Phil Twyford is Labour’s campaign chair for next year, he is also a massive liability because he was the architect of the Chinky names attack and not even Helen Clark trusted the weasel.
Stacey Kirk looks closely at Phil Twyford…no doubt she will be attacked for her efforts.
There’s an argument that attacking the messenger sends a message itself.
If that’s the case, Labour MP Phil Twyford might like to take another look at the image he’s conveying – both for himself and his party.
His reaction to a report revealing initial gaps in the costing of a key Labour policy, to pay young people the minimum wage for up to six months of community work, was nothing short of Trumpian.
To that end, perhaps it was entirely intentional.
It transpired a six-month, $60m policy had only been calculated on a four-month average – a fact they did not disclose. It meant that when reporters did their sums, the numbers didn’t add up.

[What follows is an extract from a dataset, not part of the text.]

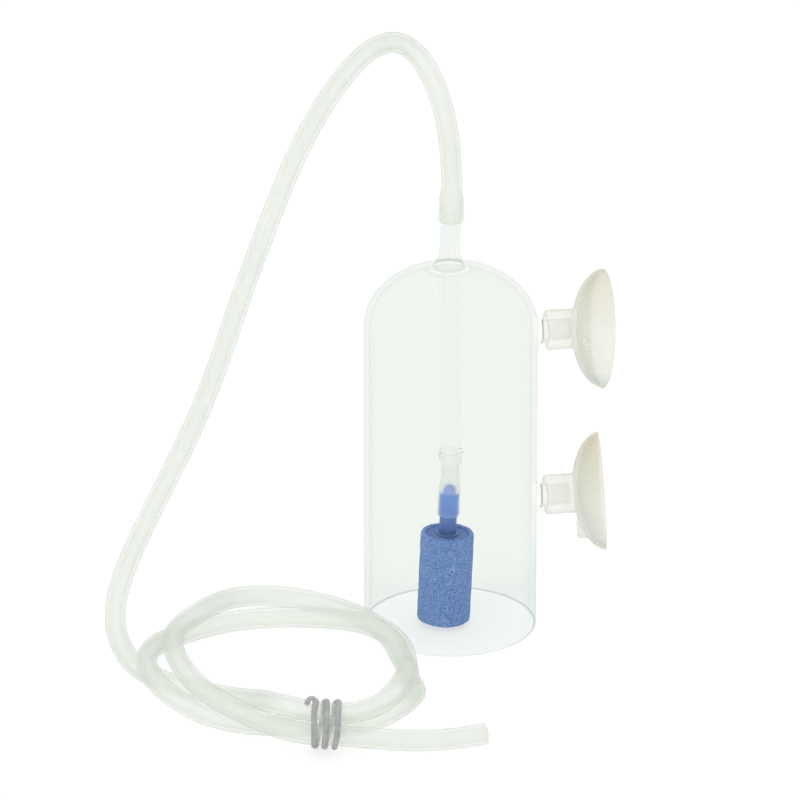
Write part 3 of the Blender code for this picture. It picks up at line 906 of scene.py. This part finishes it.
def make_stone(look):
    """A turned cylinder with a shallow recess in its top, roughened all over."""
    floor, bore = STONE_TOP - STONE_RECESS, 0.0028
    profile = rounded([
        (0, STONE_TOP - 0.0030),
        (bore, STONE_TOP - 0.0030),
        (bore, floor, 0.0002),
        (RECESS_RADIUS - 0.0003, floor, 0.0002),
        (RECESS_RADIUS, STONE_TOP, 0.0002),
        (STONE_RADIUS, STONE_TOP, 0.0011),
        (STONE_RADIUS, STONE_BASE, 0.0012),
        (0, STONE_BASE),
    ], closed=False, steps=5)
    dense = [profile[0]]
    for point in profile[1:]:
        last = Vector(dense[-1])
        run = Vector(point) - last
        pieces = max(1, math.ceil(run.length / 0.00036))
        dense += [tuple(last + run * (j / pieces)) for j in range(1, pieces + 1)]
    bm = turned(dense, 132)
    bmesh.ops.recalc_face_normals(bm, faces=bm.faces)
    bm.normal_update()
    for vert in bm.verts:
        grain = noise.noise(vert.co / 0.00055)
        lumps = noise.noise(vert.co / 0.0021 + Vector((7, 3, 1)))
        vert.co += vert.normal * (0.00007 * grain + 0.00009 * lumps)
    stone = add_mesh("stone_grain", bm, look, sharp_angle=75)
    lean_over(stone)
    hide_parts("air_stone")
    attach(stone, "stone")


def make_stem(look):
    """A hollow nozzle with a thin flange that sits in the stone's recess."""
    shoulder, flange = 0.0025, 0.0031
    sleeve_end = -SLEEVE_DEPTH - 0.0003
    flange_top = STONE_TOP - 0.0001
    outline = rounded([
        (STEM_BORE, STEM_TOP, 0.0002),
        (STEM_BORE, STONE_TOP - 0.0024, 0.0002),
        (shoulder, STONE_TOP - 0.0024, 0.0003),
        (shoulder, flange_top - 0.0007, 0.0001),
        (flange, flange_top - 0.0007, 0.0001),
        (flange, flange_top, 0.0003),
        (shoulder, flange_top, 0.0004),
        (shoulder, sleeve_end, 0.0002),
        (STEM_RADIUS + 0.0001, sleeve_end + 0.0002, 0.0002),
        (STEM_RADIUS, STEM_TOP - 0.0015, 0.0010),
        (0.0013, STEM_TOP, 0.0006),
    ])
    stem = add_mesh("stem_plastic", turned(outline, 56), look)
    lean_over(stem)
    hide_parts("stone_stem")
    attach(stem, "stone")


def make_sleeve(look):
    """One piece from the glass tube to the stem. It has a fixed bend, by the stone's lean, where the stone
    swings.
    """
    tube = TUBE_RADIUS + 0.00008
    stem = STEM_RADIUS - 0.00001
    top = SLEEVE_TOP - PIVOT.z
    foot = TUBE_LOW.z - PIVOT.z
    corners = [
        (tube + 0.0002, top, 0.0003),
        (tube, top - 0.0014, 0.0008),
        (tube, foot - 0.0003, 0.0010),
        (0.0020, foot - 0.0022, 0.0014),
        (0.0019, STEM_TOP + 0.0016, 0.0014),
        (stem, STEM_TOP - 0.0006, 0.0010),
        (stem, -SLEEVE_DEPTH, 0.0002),
        (stem + 0.0011, -SLEEVE_DEPTH, 0.0003),
        (stem + 0.0011, STEM_TOP - 0.0010, 0.0020),
        (0.0026, STEM_TOP + 0.0022, 0.0020),
        (0.0027, foot - 0.0020, 0.0020),
        (tube + 0.0005, foot + 0.0010, 0.0020),
        (tube + 0.0009, top, 0.0004),
    ]
    outline = rounded(corners, steps=6)
    bm = turned(outline, 56)
    upright = [edge for edge in bm.edges if abs(edge.verts[0].co.z - edge.verts[1].co.z) > 0.0012]
    bmesh.ops.subdivide_edges(bm, edges=upright, cuts=3)
    bend_from, bend_to = foot, STEM_TOP
    for vert in bm.verts:
        share = min(1, max(0, (bend_from - vert.co.z) / (bend_from - bend_to)))
        share = share * share * (3 - 2 * share)
        vert.co = Matrix.Rotation(LEAN * share, 3, "Y") @ vert.co
        vert.co += PIVOT
    sleeve = add_mesh("stone_sleeve", bm, look)
    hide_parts("sleeve_upper_half", "sleeve_lower_half")
    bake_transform(sleeve)


# Hose and tie


def hose_curve():
    return smooth_curve(HOSE_ROUTE, 24) + np.array([AXIS_X, 0, 0])


def make_hose(look):
    """A hollow tube, stretched where it grips the nipple, and cut square at its free end."""
    path = evenly_spaced(hose_curve(), 0.0015)
    along = lengths_along(path)
    tangents = tangents_of(path)
    normals = carried_normals(path, tangents)
    sides = np.cross(tangents, normals)
    grip = NIPPLE_RADIUS + 0.00006
    thinned = grip + 0.00052  # the wall is thinner where it is stretched
    nipple_end = TUBE_HIGH.z - MOUTH_HEIGHT
    settle = 0.0045  # length over which it narrows past the nipple's end
    stretch = np.clip((nipple_end + settle - along) / settle, 0, 1)
    stretch = stretch * stretch * (3 - 2 * stretch)
    inner = HOSE_BORE + (grip - HOSE_BORE) * stretch
    outer = HOSE_RADIUS + (thinned - HOSE_RADIUS) * stretch
    lip = np.clip(1 - along / 0.0042, 0, 1)
    outer += (MOUTH_RADIUS - thinned) * lip**1.3
    inner += 0.00012 * np.clip(1 - along / 0.002, 0, 1)
    bm = bmesh.new()
    outside, inside = [], []
    for sides_count, radii, rings in ((32, outer, outside), (20, inner, inside)):
        turns = np.arange(sides_count) * 2 * math.pi / sides_count
        for k, point in enumerate(path):
            spokes = np.outer(np.cos(turns), normals[k]) + np.outer(np.sin(turns), sides[k])
            rings.append(point + spokes * radii[k])
    made_out = skin(bm, outside)
    made_in = skin(bm, inside)
    for end in (0, -1):
        loops = (made_out[end], made_in[end])
        edges = [bm.edges.get((loop[j - 1], loop[j])) for loop in loops for j in range(len(loop))]
        bmesh.ops.bridge_loops(bm, edges=edges)
    hose = add_mesh("silicone_hose", bm, look, sharp_angle=60)
    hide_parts("hose_mouth", "supply_hose")
    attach(hose, "bell")
    return hose, path


def strands_at(curve, place, along, across, reach=0.012):
    """(across, height) of each strand of the hose that passes within reach of a plane square to along."""
    offsets = (curve - np.array(place)) @ np.array(along)
    beside = (curve - np.array(place)) @ np.array(across)
    found = []
    for k in range(len(curve) - 1):
        if offsets[k] * offsets[k + 1] <= 0 and abs(beside[k]) < reach:
            t = offsets[k] / (offsets[k] - offsets[k + 1])
            point = curve[k] + t * (curve[k + 1] - curve[k])
            found.append((float((point - np.array(place)) @ np.array(across)), float(point[2])))
    return found


def tie_line():
    """The tie's middle, three turns and a tail bent back, and at each point the way out from the bundle."""
    curve = hose_curve()
    along = Vector((math.cos(TIE_HEADING), math.sin(TIE_HEADING), 0))
    across = Vector((math.sin(TIE_HEADING), -math.cos(TIE_HEADING), 0))
    middle = TIE_PLACE + Vector((AXIS_X, 0, 0))
    reach = HOSE_RADIUS + TIE_THICKNESS / 2 + 0.00006
    per_turn = 48
    path, outwards = [], []
    count = round((TIE_TURNS - 0.4) * per_turn)
    for k in range(count + 1):
        turn = math.radians(100) - 2 * math.pi * k / per_turn
        way = (math.cos(turn), math.sin(turn))
        slant = 0.0005 + 0.0008 * k / count
        advance = TIE_PITCH * (k / per_turn - TIE_TURNS / 2 + 0.25) + slant * math.sin(turn)
        plane = middle + along * advance
        strands = strands_at(curve, plane, along, across)
        side, height = max(strands, key=lambda strand: strand[0] * way[0] + strand[1] * way[1])
        point = plane + across * (side + reach * way[0])
        point.z = height + reach * way[1]
        path.append(point)
        outwards.append(across * way[0] + Vector((0, 0, way[1])))
    tail = (
        (-0.0021, 0.0015, -0.0009),
        (-0.0019, 0.0008, -0.0002),
        (-0.0013, 0.0001, 0.0003),
        (-0.0005, -0.0002, 0.0003),
    )
    lead = [path[0] + along * back + across * aside + Vector((0, 0, up)) for back, aside, up in tail]
    line = smooth_curve([tuple(point) for point in lead + path[::6]], 8)
    knots = np.array([tuple(way) for way in outwards[:1] * len(lead) + outwards[::6]])
    stations = np.arange(len(line)) / 8
    ways = np.stack([np.interp(stations, np.arange(len(knots)), knots[:, k]) for k in range(3)], axis=1)
    return line, ways


def make_tie(coat_look, wire_look):
    path, outs = tie_line()
    tangents = tangents_of(path)
    outs = outs - tangents * (outs * tangents).sum(1)[:, None]
    outs /= np.linalg.norm(outs, axis=1)[:, None]
    sides = np.cross(tangents, outs)
    turns = np.arange(20) * 2 * math.pi / 20
    flat, thick = TIE_WIDTH / 2, TIE_THICKNESS / 2
    along = lengths_along(path)
    rings = []
    for k, point in enumerate(path):
        end = min(along[k], along[-1] - along[k])
        taper = min(1, 0.82 + end / 0.0015)
        rings.append(
            point
            + np.outer(np.cos(turns) * flat * taper, sides[k])
            + np.outer(np.sin(turns) * thick * taper * (1 + 0.14 * np.cos(turns * 2 - math.pi)), outs[k])
        )
    bm = bmesh.new()
    skin(bm, rings, closed_ends=True)
    coat = add_mesh("tie_coat", bm, coat_look, sharp_angle=60)
    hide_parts("twist_tie_coat")
    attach(coat, "bell")
    stub = 0.0007  # bare wire beyond the coat
    bm = bmesh.new()
    turns = np.arange(12) * 2 * math.pi / 12
    for end, way in ((0, -1), (-1, 1)):
        ends = [path[end] + tangents[end] * way * step for step in (-0.001, 0, stub * 0.8, stub)]
        shrink = (1, 1, 1, 0.75)
        circle = np.outer(np.cos(turns), sides[end]) + np.outer(np.sin(turns), outs[end])
        rings = [place + circle * WIRE_RADIUS * share for place, share in zip(ends, shrink)]
        skin(bm, rings, closed_ends=True)
    wire = add_mesh("tie_wire_ends", bm, wire_look)
    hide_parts("twist_tie_wire")
    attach(wire, "bell")
    return coat, wire


def main():
    make_camera()
    make_studio()
    make_floor()
    hose_silicone = silicone_look("hose_silicone", (0.75, 0.785, 0.735), 0.20, 0.56, 0.36)
    # Stops of painted shade and painted reflection for the cups, from their top to their bottom.
    painted_shade_stops = (
        (0.05, (0.83, 0.78, 0.64)),
        (0.38, (0.99, 0.99, 0.98)),
        (0.75, (0.98, 0.99, 0.99)),
        (0.96, (0.78, 0.82, 0.84)),
    )
    cup_silicone = silicone_look("cup_silicone", (0.735, 0.735, 0.645), 0.34, 0.58, 0.30, painted_shade_stops)
    hose, hose_path = make_hose(hose_silicone)
    tie_parts = make_tie(tie_coat_look(), steel_look())
    make_glass(glass_look())
    for level in ("lower", "upper"):
        make_cup(level, cup_silicone)
    make_sleeve(sleeve_look())
    make_stem(blue_plastic_look())
    make_stone(stone_look())


main()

Twyford, and the rest of Labour did not like the claim in a TV report, it had gotten its figures wrong.
They had not, and were perhaps within their rights to feel aggrieved at that.
But their omission was glaring, and if deliberate then misleading. If not deliberate, then concerning.
Either way, it was something they should expect to be called out on, which perhaps makes Twyford’s reaction all the more nasty.
He publicly attacked said TV journalist – incidentally one of New Zealand’s most respected political reporters – for doing her job and questioning the apparent gap in the numbers.
Describing the report as “biased” and a “hatchet job” on Twitter, he doubled down on the nastiness the following day.
What has many baffled is why he was allowed to launch into such a diatribe without a flick from his leader or the wider party.
Andrew Little has not publicly supported Twyford’s media attack, though he hasn’t denounced it either.